S Korea To “Foster The Market” and “Stimulate Jobs” In Blockchain 101
Seoul. Source: iStock/Mlenny

The South Korean government is set to make broad changes to its blockchain regulations, paving the way for a shake-up of the country’s cryptocurrency policies.

Ko Hyung-gwan, the vice minister of the Ministry of Strategy and Finance, has told reporters that the government’s plans will “foster the market” and “stimulate job creation” in blockchain-related industries, although he noted that South Korean fintech ventures “needed a wake-up call.”

Per media outlet eDaily, Ko says the government’s “comprehensive strategy package” for Industry 4.0-related businesses will be announced at a ministerial meeting next week. Many analysts claim that further cryptocurrency-specific regulatory developments will follow after the G20 summit of finance ministers and central bank officials to be held in Argentina later this month, and that these may be integrated with Seoul’s new blockchain plans.

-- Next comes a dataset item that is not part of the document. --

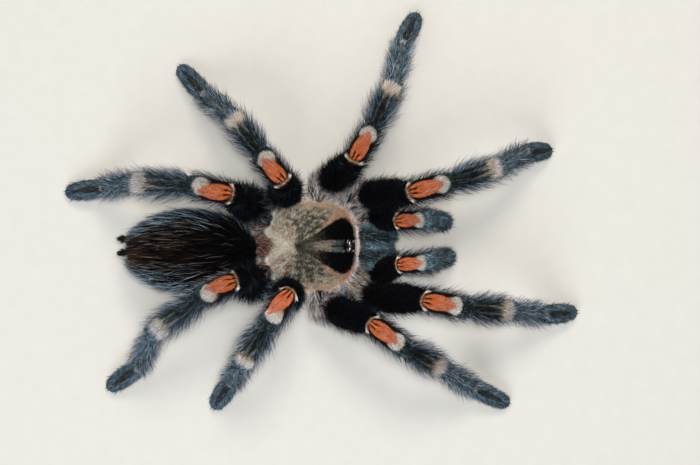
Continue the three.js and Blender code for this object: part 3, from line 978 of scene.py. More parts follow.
def scattered(surface, per_mm2, rng, keep=None):
    """Even places over a surface, thinned where keep gives less than 1."""
    grid = np.linspace(0.01, 0.99, 60)
    u, v = (a.ravel() for a in np.meshgrid(grid, grid))
    peak = surface.places(u, v)[4].max() * 1.02  # with a margin over what the grid finds
    tries = int(per_mm2 * peak * (1 / CELL))
    steps = np.arange(tries)
    u = (0.5 + steps / PLASTIC) % 1
    v = (0.5 + steps / PLASTIC**2) % 1
    jitter = SCATTER_JITTER / math.sqrt(max(tries, 1))
    u = np.clip(u + rng.normal(0, jitter, tries), 0.002, 0.998)
    v = (v + rng.normal(0, jitter, tries)) % 1
    w = Places(surface, u, v, rng)
    share = w.area / peak
    if keep is not None:
        share = share * keep(w)
    chosen = rng.random(tries) < share
    return Places(surface, u[chosen], v[chosen], rng)


def spread(setting, count, rng):
    """Values round a setting: its middle value, and how far they stray from it, as a share."""
    middle, share = setting
    return np.broadcast_to(np.asarray(middle, float), count) * (1 + share * rng.uniform(-1, 1, count))


def nearest(points, places):
    """For each place, the number of the nearest point."""
    tree = kdtree.KDTree(len(points))
    for i, p in enumerate(points):
        tree.insert(p, i)
    tree.balance()
    return [tree.find(p)[1] for p in places]


def gathered(root, tip, per_clump, pull, rng):
    """How far each tip is drawn towards that of the nearest leader, so hairs form wisps."""
    count = len(root)
    leaders = rng.choice(count, max(1, count // per_clump), replace=False)
    followed = leaders[nearest(root[leaders], root)]
    return (tip[followed] - tip) * pull


def strewn(w, looks, tint, tip, uv_at, lie=None):
    """Hairs at the places w, drawn from the settings in looks.

    Length, width, lift and bend are settings as spread takes them. Sway and curl turn a hair
    sideways at its root and along it. Tone is how much its brightness strays, and root_shade
    how dark its root is, as painted shade deep in the coat. Clump is how many hairs share a
    leader and how far they lean to it.
    """
    count = len(w.u)
    rng = w.rng
    lie = w.along if lie is None else lie
    lie = unit(lie - w.normal * np.sum(lie * w.normal, axis=1, keepdims=True))
    across = np.cross(w.normal, lie)
    lie = unit(lie + across * rng.normal(0, looks.get("sway", 0.2), count)[:, None])
    length = spread(looks["length"], count, rng)
    lift = np.radians(spread(looks["lift"], count, rng))
    tone = 1 + looks.get("tone", 0.25) * rng.uniform(-1, 1, count)[:, None]
    end = w.p + length[:, None] * (lie * np.cos(lift)[:, None] + w.normal * np.sin(lift)[:, None])
    pull = np.zeros((count, 3))
    if "clump" in looks and count:
        pull = gathered(w.p, end, *looks["clump"], rng)
    x0, y0, wide, high = uv_at
    return Hairs(
        root=w.p,
        normal=w.normal,
        lie=lie,
        length=length,
        width=spread(looks["width"], count, rng),
        lift=lift,
        bend=np.radians(spread(looks.get("bend", (0, 0)), count, rng)),
        curl=np.radians(rng.normal(0, looks.get("curl", 0), count)),
        pull=pull,
        root_tint=tint * tone * looks.get("root_shade", 0.55),
        tip_tint=tip * tone,
        uv=np.stack([x0 + wide * w.u, y0 + high * w.v], axis=-1),
        joints=looks.get("joints", 1),
    )


HAIR_SIDES = 3
HAIR_WAVE = (0, 1, -0.4)  # how much of its curl each joint of a hair turns sideways
TAPER = 0.35  # share of its width that a hair's joints would lose over its whole length
ROOT_DEPTH = 0.06  # of a hair's root below the surface
PATCH = 0.0013  # half the size of a hair's patch on the coat's map
SMALLEST_HEIGHT = 0.02  # above the floor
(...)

The government has been widely criticized for what opponents have termed “inaction” – a failure to regulate exchanges. Public outcry has followed news reports of high-profile hacks and fraud charges at many of South Korea’s leading exchanges.

It is thought that long-awaited blockchain policy reform would also look to address these issues, and Ko attempted to explain the delay, stating, “Regulation is […] important, but it has been impossible to even discuss matters because of the amount of public controversy involved.”

Meanwhile, the largest group of South Korean exchanges, the Korea Blockchain Association (KBA) has completed an inspection of 12 of its members’ security, management and anti money-laundering networks, granting them all its seal of approval. The list of exchanges includes market leaders Bithumb, Upbit, Korbit and Coinone, as well as Huobi’s recently launched Huobi Korea platform.

However, the checking process was far from bug-free. Two other exchanges decided to pull the plug on their KBA inspections at the midway point, while 18 other members refused to take part in the process.

Others claimed that security tests were lax, and focused mainly on whether or not exchanges used cold wallets – rather than testing network stability against virtual hacks – leaving critics questioning the validity of the exercise.